Amid these political transactions lies the power of President Susilo Bambang 
Yudhoyono and the political parties. The agenda of the government and the House 
of Representatives is to service and accommodate their interests, while the 
interests of the people are placed far lower. 

Several draft laws pushed by civil society, aimed at putting some order into 
the judicial system and promoting human rights, have faced obstruction and 
continue to be excluded from the list of the House’s priority draft laws. This 
has happened with the draft laws on the Protection of Domestic Workers, on the 
revision of the Law on Human Rights Court, the ratification of international 
anti-torture protocols as well as the migrant workers’ legal package. 

The political oligarchy has made cabinet reshuffling meaningless. The president 
has ignored public calls to get rid of fundamentalist and self-interested 
factions. The political oligarchy has also turned the process of succession in 
so-called independent state institutions such as the Corruption Eradication 
Commission (KPK) into a game of interest trading and political alliances. 

The selection of judges for the Supreme Court has been similarly compromised. 
The political oligarchy has become a serious threat to the independence of the 
judicial system. The judiciary should be untouched by the influence, threats 
and pressures of politics and power. A political system that engages in 
transactions concerning the independence of the judiciary becomes a threat to 
the notion of an Indonesia based on the rule of law. 
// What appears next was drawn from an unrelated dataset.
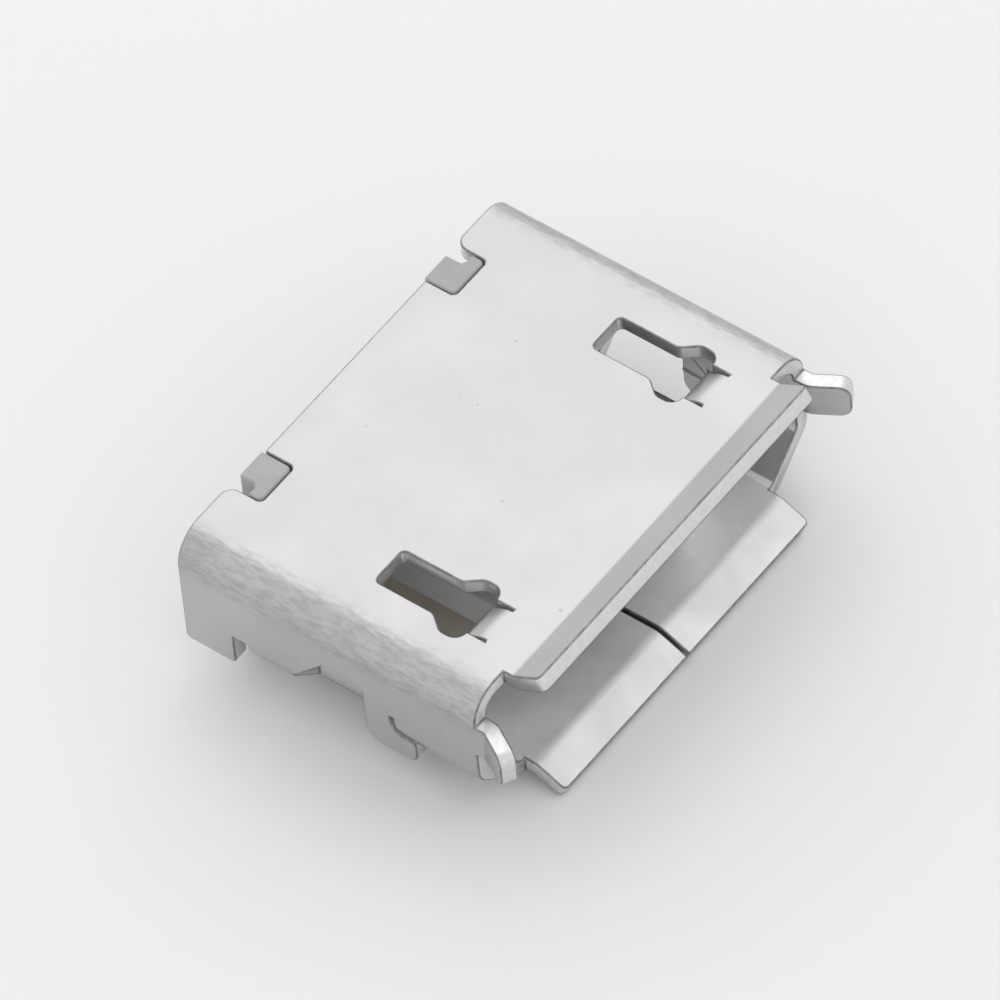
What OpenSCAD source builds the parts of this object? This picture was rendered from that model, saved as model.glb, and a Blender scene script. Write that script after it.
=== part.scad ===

We can rightly conclude, then, that what is happening is not a case of the law 
as king, but instead of the kings as law. What is happening is the rule by law, 
and not the rule of law. The law has become an instrument for the government to 
legitimize its actions while the fundamental rights of citizens are not only 
violated but also ignored. 

Nurkholis Hidayat is director of the Jakarta Legal Aid Foundation (LBH Jakarta).